LOCAL businesses believe that the restrictions imposed on operating hours, in order to prevent the spread of the coronavirus, will force them to close their doors as they rely on business that is generated after hours.

On-consumption sites selling liquor, including taverns, restaurants and nightclubs, must be closed from 6pm until 9am the following morning on weekdays and Saturdays and from 1pm on Sundays and public holidays.

The Northern Cape Provincial Commissioner, Lieutenant-General Risimati Shivuri, said yesterday that the police would enforce adherence to the regulations of the Disaster Management Act.

“Taverns and shebeens must close on time and there may not be more than 100 people gathered, at once, at these places.”

Large local chain restaurants said that they would remain open as normal, until they received new guidelines from their respective head offices. “We will place a sign on our doors and gates to notify the public of any changes.”

A local licensed restaurant indicated that they would remain open, although they would stop selling liquor from 6pm.

The Restaurant Association of South Africa has clarified that restaurants would be allowed to operate past 6pm but were prohibited from serving alcohol past that time.

Local restaurant and pub owners stated that they would be immediately adhering to the regulations to protect themselves and their customers.

“We have no choice, even though it is killing our businesses. We also can’t afford to have our licences confiscated if we do not comply.

“While we will not be letting go of staff, their working hours will be drastically reduced by about 50 percent. Staff are paid by the hour and do not earn fixed salaries.

“It will be difficult to sustain these operating hours and the longer the regulations are implemented the more businesses will have to close their doors, permanently.”

On-consumption liquor outlets pointed out that they usually opened their doors from noon.

“This means we essentially have six hours of trading while customers usually start coming in from around 8pm. Weekend sales will be badly affected, while it will not be profitable to rely on food sales alone. Meanwhile we have to continue paying the overhead costs and salaries. We have to fund the overhead costs of supplying sanitisers, gloves and waterless hand gel.”

One business owner said a number of visitors had cancelled their accommodation bookings.

“My creditors will have to wait for payment because this situation was not of my making. I feel so powerless because no one can give small business owners any direction or answers. My only option at this stage is to get down on my knees and pray because I do not know what else I can do. The coronavirus will have a devastating impact on local business and the economy.”

A pub and grill owner added that he had to physically count the number of patrons entering the premises.

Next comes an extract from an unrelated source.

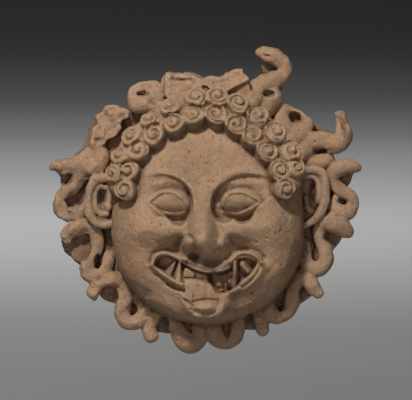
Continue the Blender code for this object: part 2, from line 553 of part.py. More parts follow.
def add_ears(clay):
    """A thin shell with a rolled rim, a lobe and the knob before the opening."""
    for rim in (LEFT_EAR, RIGHT_EAR):
        side = 1 if rim[0][0] > 0 else -1
        add_roll(clay, [at(x, z, EAR_DEPTH) for x, z in rim], EAR_RIM_DIAMETER, [1.0] * len(rim))
        top, bottom = rim[0][1], rim[-1][1]
        shell = rim + [(side * EAR_ROOT, bottom), (side * EAR_ROOT, top + EAR_ROOT_RISE),
                       (side * EAR_SHOULDER, top + EAR_SHOULDER_RISE)]
        add_slab(clay, shell, EAR_DEPTH - EAR_RIM_DIAMETER / 2)
        add_ball(clay, at(side * EAR_LOBE[0], EAR_LOBE[1], EAR_DEPTH), EAR_LOBE_DIAMETER / 2)
        add_ball(clay, at(side * EAR_KNOB[0], EAR_KNOB[1], EAR_DEPTH), EAR_KNOB_DIAMETER / 2)


def add_breaks(clay):
    """The broken slab over the hair, and on the left a broken coil, a raised break and a stump."""
    add_slab(clay, SLAB_FOOT, SLAB_FOOT_THICKNESS)
    for outline in (SLAB_LEFT, SLAB_RIGHT):
        add_slab(clay, outline, SLAB_THICKNESS)
    coil = [at(x, z, PLATE_THICKNESS + BROKEN_COIL_RISE) for x, z in BROKEN_COIL]
    add_roll(clay, coil, BROKEN_COIL_DIAMETER, [1.0] * len(coil))
    core = at(*BROKEN_COIL_MIDDLE, PLATE_THICKNESS + BROKEN_COIL_CORE_RISE)
    clay.append(sphere_mesh(24, 16, Matrix.Translation(core) @ Matrix.Diagonal((*BROKEN_COIL_HALF_AXES, 1))))
    add_slab(clay, FRAGMENT, FRAGMENT_THICKNESS)
    add_slab(clay, STUMP, STUMP_THICKNESS)
    stump = [at(x, z, PLATE_THICKNESS + SNAKE_RISE) for x, z, girth in STUMP_ROLL]
    add_roll(clay, stump, BROKEN_COIL_DIAMETER, [girth for x, z, girth in STUMP_ROLL])


def joined(clay):
    """All the meshes in one, which still overlap."""
    mesh = bpy.data.meshes.new("antefix")
    whole = bmesh.new()
    for piece in clay:
        whole.from_mesh(piece)
        bpy.data.meshes.remove(piece)
    whole.to_mesh(mesh)
    whole.free()
    return mesh


def clay_material():
    material = bpy.data.materials.new("fired_clay")
    material.use_nodes = True
    shader = material.node_tree.nodes["Principled BSDF"]
    shader.inputs["Base Color"].default_value = CLAY_COLOUR
    shader.inputs["Roughness"].default_value = CLAY_ROUGHNESS
    shader.inputs["Metallic"].default_value = 0.0
    return material


def new_collection(name):
    collection = bpy.data.collections.new(name)
    bpy.context.scene.collection.children.link(collection)
    return collection


def add_wall_cutter(collection):
    """A block behind the plane y = 0, which leaves the back exactly flat."""
    mesh = bpy.data.meshes.new("wall_cutter")
    block = bmesh.new()
    side = 2 * SPAN
    bmesh.ops.create_cube(block, size=side, matrix=Matrix.Translation((0, side / 2, 0)))
    block.to_mesh(mesh)
    block.free()
    cutter = bpy.data.objects.new("wall_cutter", mesh)
    collection.objects.link(cutter)
    cutter.hide_render = True
    cutter.display_type = "WIRE"
    return cutter


def build():
    for old in list(bpy.data.objects):
        bpy.data.objects.remove(old)
    parts = new_collection("antefix_parts")
    cutters = new_collection("antefix_cutters")

    clay = []
    add_head(clay)
    add_plate(clay)
    add_snakes(clay)
    add_hair_roll(clay)
    add_curls(clay)
    add_ears(clay)
    add_breaks(clay)
    antefix = bpy.data.objects.new("antefix", joined(clay))
    antefix.data.materials.append(clay_material())
    parts.objects.link(antefix)

    fuse = antefix.modifiers.new("fuse", "REMESH")
    fuse.mode = "VOXEL"
    fuse.voxel_size = FUSING_STEP
    fuse.use_smooth_shade = True
    soften = antefix.modifiers.new("soften", "SMOOTH")
    soften.factor = 0.5
    soften.iterations = 1
    thin = antefix.modifiers.new("thin", "DECIMATE")
    thin.ratio = KEPT_SHARE
    wall = antefix.modifiers.new("wall", "BOOLEAN")
    wall.operation = "DIFFERENCE"
    wall.object = add_wall_cutter(cutters)


build()
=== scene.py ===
"""Looks of the fired-clay gorgon antefix: its fine surface, its clay, and plain studio light.

The fine surface is one mesh that keeps the CAD solid's form. It is modelled as a field: a block of
cells, each holding its distance from the clay's surface in millimetres, negative inside. Rolls,
slabs, curls and the head are blended into the block, lines and breaks are cut out of it, and the
skin where the field crosses nought becomes the mesh. Places on the front are (x, z) pairs and a
depth is measured forwards from the flat back, all in millimetres. In the frame of the CAD a place
is (x, -depth, z), in metres.
"""

import math

import bmesh
import bpy
import numpy as np
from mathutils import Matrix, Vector


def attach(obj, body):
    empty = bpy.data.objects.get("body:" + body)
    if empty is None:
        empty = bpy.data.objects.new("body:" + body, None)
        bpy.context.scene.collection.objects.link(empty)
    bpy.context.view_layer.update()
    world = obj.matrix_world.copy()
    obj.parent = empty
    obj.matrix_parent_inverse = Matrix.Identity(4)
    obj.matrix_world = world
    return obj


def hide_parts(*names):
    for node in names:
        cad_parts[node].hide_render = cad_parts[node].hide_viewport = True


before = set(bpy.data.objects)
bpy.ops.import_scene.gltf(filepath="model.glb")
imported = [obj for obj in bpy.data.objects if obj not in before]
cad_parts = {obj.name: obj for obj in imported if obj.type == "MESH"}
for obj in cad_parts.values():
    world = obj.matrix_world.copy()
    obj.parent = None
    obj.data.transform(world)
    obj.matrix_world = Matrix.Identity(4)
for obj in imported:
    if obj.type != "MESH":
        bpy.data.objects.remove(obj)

# One millimetre in the frame's metres
MM = 0.001

# The block of cells: its corners as x, z and depth, the side of a cell, the distance that stands for
# no clay near by, and how far a form's window reaches beyond the form
LOW = (-128.0, -126.0, -2.2)
HIGH = (128.0, 126.0, 82.0)
CELL = 0.8
FAR = 50.0
MARGIN = 3

# Lengths and slopes below these count as nought, so that nothing is divided by it
LEAST_LENGTH = 1e-9
LEAST_OFFSET = 0.01
LEAST_SLOPE = 1e-3

# Triangles that the finished mesh keeps
TRIANGLES = 196000

# The front of the plate and of the web between the snakes, and the usual size of a fillet
PLATE = 11.0
WEB_TOP = 7.5
BLEND = 1.6

# Slabs: how rounded their edges are, and how far their windows reach to the sides and forwards
SLAB_ROUNDING = 2.0
SLAB_MARGIN = 4
SLAB_HEADROOM = 6

# The head: an egg whose broad end is the jaw, with its crown sunk behind the curls
HEAD_CENTRE = (1.6, -22.4)
HEAD_HALF_WIDTH = 77.5
JAW_HALF_HEIGHT = 77.5
CROWN_HALF_HEIGHT = 114.0
HEAD_FULLNESS = 2.06
PROFILE_FULLNESS = 2.8
FACE_BULGE = 62.0
HEAD_BLEND = 3.0
RELIEF_EDGE = 0.06
CROWN_SINK = 16.0
CROWN_SINK_EDGE = 9.0
BELOW_CROWN = [(90, 0), (90, -120), (-90, -120), (-90, 0)]

# Soft forms of the face: middle, half-axes, height, and how square their flanks are
SWELLINGS = {
    "left cheek": ((-52, -28), (20, 20), 4.5, 1.0),
    "right cheek": ((54, -26), (20, 20), 4.5, 1.0),
    "left smile hollow": ((-25, -41.5), (17, 9), -8.5, 1.0),
    "right smile hollow": ((25, -41), (17, 9), -8.5, 1.0),
    "left hollow by the wing": ((-22.6, -35), (6, 7), -4.6, 1.3),
    "left side of the nose": ((-12, -34), (7, 8.5), 5.5, 1.6),
    "right hollow by the wing": ((23, -33.6), (6, 6), -2.4, 1.2),
    "muzzle": ((0, -62), (40, 12), 1.5, 1.4),
    "under the nose": ((3, -50), (18, 6), -4.5, 1.2),
    "chin": ((0, -89), (23, 12), 10.0, 1.15),
    "under the lip, left": ((-34, -71), (16, 8), -0.8, 1.0),
    "under the lip, right": ((36, -74), (16, 8), -0.6, 1.0),
    "left of the mouth": ((-54, -50), (9, 18), 2.0, 1.0),
    "right of the mouth": ((56, -48), (9, 18), 2.0, 1.0),
    "left frontal": ((-22, 38), (20, 18), 1.2, 1.0),
    "right frontal": ((26, 40), (20, 18), 1.2, 1.0),
    "left lid": ((-34, 12), (12, 3.4), 0.8, 1.2),
    "right lid": ((28, 12.5), (11, 3.4), 1.6, 1.2),
}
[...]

“If there are more than 50 people, patrons have to wait until someone leaves before they can come in.

“The economy is already suffering and unemployment is rife. Hopefully this will be a temporary arrangement because people usually start coming in after work. The restrictions will negatively impact our business but there is not much that we can do, in the interests of safety. It does not help to look for loopholes or operate beyond the stipulated hours because the restrictions were implemented for a reason.

“I am playing by the rules because I don’t want my family to be infected. I hope and pray that this will pass quickly and that they can find a vaccine or a cure, so that things can go back to normal.”